Copy out every line that contains the word "scene".

★ ★ ★ ★ ★ ★ ★

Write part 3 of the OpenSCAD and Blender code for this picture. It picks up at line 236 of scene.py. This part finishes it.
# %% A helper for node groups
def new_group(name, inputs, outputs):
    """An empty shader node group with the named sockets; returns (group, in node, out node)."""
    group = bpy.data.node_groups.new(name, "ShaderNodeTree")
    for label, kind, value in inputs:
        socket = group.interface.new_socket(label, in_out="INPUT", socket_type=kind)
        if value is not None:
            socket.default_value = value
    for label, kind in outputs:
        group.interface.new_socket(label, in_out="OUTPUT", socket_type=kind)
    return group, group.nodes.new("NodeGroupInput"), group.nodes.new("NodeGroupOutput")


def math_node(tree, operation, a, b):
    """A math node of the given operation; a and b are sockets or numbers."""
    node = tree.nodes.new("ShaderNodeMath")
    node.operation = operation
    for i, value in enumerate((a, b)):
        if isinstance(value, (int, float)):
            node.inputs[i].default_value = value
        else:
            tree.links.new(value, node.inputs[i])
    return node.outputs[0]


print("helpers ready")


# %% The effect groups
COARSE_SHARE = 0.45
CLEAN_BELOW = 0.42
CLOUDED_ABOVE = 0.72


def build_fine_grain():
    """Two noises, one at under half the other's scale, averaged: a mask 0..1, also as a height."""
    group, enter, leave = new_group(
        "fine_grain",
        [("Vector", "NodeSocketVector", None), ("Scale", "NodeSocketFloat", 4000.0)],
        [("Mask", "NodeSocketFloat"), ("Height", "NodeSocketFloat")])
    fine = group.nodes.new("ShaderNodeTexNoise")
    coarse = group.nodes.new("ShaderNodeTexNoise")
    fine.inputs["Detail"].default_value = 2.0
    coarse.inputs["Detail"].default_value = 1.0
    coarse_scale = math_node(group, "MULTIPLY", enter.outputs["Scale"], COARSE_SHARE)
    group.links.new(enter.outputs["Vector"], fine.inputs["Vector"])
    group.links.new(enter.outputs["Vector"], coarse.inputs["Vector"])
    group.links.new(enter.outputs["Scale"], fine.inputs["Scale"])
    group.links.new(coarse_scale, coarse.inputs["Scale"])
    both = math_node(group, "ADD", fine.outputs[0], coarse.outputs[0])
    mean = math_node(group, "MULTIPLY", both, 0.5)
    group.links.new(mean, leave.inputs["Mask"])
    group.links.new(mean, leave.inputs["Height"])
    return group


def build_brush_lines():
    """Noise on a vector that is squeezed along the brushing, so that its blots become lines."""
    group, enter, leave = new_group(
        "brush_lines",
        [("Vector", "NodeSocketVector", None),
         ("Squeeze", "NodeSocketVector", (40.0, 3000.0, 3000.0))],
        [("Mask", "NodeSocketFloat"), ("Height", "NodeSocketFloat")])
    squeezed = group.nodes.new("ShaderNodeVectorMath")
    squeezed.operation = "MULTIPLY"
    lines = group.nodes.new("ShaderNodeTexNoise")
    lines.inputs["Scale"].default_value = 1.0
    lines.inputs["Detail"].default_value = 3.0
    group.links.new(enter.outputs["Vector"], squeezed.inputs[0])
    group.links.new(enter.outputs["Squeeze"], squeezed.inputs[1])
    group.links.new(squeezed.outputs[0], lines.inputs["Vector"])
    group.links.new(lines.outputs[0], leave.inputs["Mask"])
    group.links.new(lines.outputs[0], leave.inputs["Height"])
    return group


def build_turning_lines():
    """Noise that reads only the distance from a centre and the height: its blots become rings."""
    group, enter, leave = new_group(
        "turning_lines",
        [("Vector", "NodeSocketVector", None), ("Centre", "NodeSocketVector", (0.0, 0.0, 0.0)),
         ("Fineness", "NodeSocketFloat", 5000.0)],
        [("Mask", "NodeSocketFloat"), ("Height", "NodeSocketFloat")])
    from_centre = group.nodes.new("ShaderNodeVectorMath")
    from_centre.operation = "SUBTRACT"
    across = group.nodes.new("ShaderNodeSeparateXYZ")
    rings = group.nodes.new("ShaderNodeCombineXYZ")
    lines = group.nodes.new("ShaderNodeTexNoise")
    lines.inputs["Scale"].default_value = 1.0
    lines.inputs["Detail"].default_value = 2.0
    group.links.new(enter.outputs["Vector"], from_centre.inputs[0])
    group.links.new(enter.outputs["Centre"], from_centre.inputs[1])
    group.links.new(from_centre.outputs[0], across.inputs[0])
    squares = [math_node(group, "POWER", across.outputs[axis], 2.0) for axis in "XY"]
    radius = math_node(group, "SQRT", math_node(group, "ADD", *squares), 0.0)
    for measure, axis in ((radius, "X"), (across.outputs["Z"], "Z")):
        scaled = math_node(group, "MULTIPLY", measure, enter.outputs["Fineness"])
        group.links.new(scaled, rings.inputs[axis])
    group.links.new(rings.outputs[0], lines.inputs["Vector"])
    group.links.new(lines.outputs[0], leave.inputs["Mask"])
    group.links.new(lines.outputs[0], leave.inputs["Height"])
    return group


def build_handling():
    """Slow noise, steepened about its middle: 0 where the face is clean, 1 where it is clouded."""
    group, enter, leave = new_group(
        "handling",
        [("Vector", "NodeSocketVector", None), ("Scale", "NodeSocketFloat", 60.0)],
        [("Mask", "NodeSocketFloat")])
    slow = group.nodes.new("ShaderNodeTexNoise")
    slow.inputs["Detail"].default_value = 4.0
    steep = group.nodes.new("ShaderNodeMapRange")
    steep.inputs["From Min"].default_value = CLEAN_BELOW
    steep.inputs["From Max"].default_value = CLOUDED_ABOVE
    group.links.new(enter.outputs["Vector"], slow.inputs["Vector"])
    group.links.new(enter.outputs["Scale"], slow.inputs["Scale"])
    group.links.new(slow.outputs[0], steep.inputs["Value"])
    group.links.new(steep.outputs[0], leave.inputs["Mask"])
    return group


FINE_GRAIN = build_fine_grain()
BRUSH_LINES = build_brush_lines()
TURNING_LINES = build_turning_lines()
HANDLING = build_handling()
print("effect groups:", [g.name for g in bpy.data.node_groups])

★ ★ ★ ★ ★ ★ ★

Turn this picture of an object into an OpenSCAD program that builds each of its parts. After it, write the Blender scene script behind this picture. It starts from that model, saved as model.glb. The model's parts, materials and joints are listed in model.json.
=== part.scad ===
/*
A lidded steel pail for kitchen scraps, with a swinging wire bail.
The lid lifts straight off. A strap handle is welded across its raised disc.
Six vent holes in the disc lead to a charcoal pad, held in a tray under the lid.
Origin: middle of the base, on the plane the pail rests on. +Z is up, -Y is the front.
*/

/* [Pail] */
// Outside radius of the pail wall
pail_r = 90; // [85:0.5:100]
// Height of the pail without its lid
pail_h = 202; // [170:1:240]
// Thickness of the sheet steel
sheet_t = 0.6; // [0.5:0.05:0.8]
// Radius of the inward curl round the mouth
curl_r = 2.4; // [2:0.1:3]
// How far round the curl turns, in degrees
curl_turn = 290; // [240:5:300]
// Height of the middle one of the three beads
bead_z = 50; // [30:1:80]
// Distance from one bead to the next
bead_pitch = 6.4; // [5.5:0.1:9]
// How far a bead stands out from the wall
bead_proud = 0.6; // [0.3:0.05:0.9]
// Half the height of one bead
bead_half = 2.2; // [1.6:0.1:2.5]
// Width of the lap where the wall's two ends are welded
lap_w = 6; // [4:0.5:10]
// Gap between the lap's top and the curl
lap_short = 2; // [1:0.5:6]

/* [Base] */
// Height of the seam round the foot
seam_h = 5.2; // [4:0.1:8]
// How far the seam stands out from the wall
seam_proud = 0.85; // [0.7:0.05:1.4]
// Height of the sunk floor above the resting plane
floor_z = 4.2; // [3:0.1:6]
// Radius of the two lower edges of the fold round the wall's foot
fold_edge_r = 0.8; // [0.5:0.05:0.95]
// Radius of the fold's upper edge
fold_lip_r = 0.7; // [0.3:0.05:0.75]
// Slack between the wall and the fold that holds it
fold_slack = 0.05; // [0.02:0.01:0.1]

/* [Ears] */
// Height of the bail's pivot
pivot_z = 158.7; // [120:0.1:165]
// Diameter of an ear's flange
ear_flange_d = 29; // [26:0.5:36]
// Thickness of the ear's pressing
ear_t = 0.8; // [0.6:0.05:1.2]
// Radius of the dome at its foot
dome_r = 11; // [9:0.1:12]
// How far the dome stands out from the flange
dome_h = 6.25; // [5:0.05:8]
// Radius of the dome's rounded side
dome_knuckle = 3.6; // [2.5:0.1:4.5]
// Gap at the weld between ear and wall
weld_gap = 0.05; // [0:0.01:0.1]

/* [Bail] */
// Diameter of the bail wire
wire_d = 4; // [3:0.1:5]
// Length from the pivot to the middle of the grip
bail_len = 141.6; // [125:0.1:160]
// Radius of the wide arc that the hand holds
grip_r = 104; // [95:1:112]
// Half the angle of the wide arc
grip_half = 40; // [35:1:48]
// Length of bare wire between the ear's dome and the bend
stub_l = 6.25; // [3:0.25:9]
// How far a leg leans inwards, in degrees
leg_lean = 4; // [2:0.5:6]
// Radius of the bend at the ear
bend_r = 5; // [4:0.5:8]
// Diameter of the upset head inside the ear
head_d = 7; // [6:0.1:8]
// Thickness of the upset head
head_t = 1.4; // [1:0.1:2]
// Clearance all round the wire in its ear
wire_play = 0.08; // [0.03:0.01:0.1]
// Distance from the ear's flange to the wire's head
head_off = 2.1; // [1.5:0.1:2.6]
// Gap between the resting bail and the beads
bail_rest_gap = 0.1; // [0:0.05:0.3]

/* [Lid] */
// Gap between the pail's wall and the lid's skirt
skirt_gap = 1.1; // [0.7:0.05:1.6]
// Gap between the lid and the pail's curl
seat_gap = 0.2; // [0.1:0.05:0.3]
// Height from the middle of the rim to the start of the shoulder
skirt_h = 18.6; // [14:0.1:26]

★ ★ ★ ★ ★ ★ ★

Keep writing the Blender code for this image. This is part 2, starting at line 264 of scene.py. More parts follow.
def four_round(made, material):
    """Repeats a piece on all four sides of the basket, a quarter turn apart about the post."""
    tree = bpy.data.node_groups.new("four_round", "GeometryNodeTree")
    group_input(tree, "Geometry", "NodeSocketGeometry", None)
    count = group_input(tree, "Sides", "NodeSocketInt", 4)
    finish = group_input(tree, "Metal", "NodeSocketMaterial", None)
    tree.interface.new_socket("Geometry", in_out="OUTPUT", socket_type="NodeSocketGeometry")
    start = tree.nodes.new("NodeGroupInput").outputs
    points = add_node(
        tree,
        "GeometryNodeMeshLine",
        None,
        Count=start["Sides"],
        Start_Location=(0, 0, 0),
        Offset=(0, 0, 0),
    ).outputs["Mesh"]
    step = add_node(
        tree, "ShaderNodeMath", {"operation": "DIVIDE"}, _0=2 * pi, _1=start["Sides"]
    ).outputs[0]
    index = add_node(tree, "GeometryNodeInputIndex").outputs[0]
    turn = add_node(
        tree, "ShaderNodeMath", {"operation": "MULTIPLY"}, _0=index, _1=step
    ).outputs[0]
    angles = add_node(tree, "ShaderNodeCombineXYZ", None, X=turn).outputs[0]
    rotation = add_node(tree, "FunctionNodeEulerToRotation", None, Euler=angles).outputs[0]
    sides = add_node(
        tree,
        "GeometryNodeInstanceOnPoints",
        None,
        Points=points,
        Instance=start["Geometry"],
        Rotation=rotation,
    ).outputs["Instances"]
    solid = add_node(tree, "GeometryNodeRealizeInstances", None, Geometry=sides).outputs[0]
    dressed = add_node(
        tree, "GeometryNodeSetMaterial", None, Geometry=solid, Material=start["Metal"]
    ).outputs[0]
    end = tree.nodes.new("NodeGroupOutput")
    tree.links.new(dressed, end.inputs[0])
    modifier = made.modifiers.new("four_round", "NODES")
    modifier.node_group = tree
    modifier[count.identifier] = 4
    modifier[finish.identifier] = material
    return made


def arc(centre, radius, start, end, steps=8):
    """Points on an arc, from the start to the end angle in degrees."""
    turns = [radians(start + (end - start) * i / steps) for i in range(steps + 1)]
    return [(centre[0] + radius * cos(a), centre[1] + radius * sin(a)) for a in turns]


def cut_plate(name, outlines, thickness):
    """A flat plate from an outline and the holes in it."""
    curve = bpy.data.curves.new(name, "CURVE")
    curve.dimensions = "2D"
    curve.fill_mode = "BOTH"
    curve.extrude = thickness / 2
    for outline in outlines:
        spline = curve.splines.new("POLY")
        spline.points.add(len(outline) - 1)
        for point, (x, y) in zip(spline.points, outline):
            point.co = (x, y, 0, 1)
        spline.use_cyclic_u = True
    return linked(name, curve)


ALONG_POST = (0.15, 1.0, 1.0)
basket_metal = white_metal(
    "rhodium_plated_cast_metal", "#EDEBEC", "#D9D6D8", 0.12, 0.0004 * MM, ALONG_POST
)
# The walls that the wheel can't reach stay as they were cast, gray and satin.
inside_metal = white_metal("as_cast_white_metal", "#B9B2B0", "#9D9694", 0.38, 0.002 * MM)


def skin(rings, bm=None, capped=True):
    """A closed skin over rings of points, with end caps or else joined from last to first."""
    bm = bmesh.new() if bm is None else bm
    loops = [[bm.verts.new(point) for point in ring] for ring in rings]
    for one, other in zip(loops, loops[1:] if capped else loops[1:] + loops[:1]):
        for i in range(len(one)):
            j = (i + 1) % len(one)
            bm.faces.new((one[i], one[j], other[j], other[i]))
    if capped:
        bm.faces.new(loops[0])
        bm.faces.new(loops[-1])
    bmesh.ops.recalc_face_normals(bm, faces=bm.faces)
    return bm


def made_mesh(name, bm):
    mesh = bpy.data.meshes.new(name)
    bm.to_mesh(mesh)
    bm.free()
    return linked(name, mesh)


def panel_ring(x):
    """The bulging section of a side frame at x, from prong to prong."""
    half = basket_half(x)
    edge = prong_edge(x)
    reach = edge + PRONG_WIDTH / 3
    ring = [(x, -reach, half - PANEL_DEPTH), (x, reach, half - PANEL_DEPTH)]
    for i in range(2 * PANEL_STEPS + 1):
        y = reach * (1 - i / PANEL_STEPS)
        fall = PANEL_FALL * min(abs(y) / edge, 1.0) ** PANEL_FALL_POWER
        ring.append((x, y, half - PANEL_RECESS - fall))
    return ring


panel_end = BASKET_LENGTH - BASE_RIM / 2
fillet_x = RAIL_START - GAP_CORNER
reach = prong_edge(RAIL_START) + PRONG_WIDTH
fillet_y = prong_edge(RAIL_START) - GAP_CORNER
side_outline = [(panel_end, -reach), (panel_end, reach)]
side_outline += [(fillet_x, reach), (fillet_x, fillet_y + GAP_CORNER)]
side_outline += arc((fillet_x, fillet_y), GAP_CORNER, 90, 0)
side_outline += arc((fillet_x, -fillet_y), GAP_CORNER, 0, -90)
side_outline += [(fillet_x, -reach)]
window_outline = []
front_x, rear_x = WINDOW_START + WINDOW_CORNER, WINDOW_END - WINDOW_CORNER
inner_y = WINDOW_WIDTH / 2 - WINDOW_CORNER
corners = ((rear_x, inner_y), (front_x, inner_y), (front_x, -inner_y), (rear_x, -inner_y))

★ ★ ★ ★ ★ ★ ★

Finished exercise -
Write part 3 of the OpenSCAD and Blender code for this picture. It picks up at line 236 of scene.py. This part finishes it.
Turn this picture of an object into an OpenSCAD program that builds each of its parts. After it, write the Blender scene script behind this picture. It starts from that model, saved as model.glb. The model's parts, materials and joints are listed in model.json.
Keep writing the Blender code for this image. This is part 2, starting at line 264 of scene.py. More parts follow.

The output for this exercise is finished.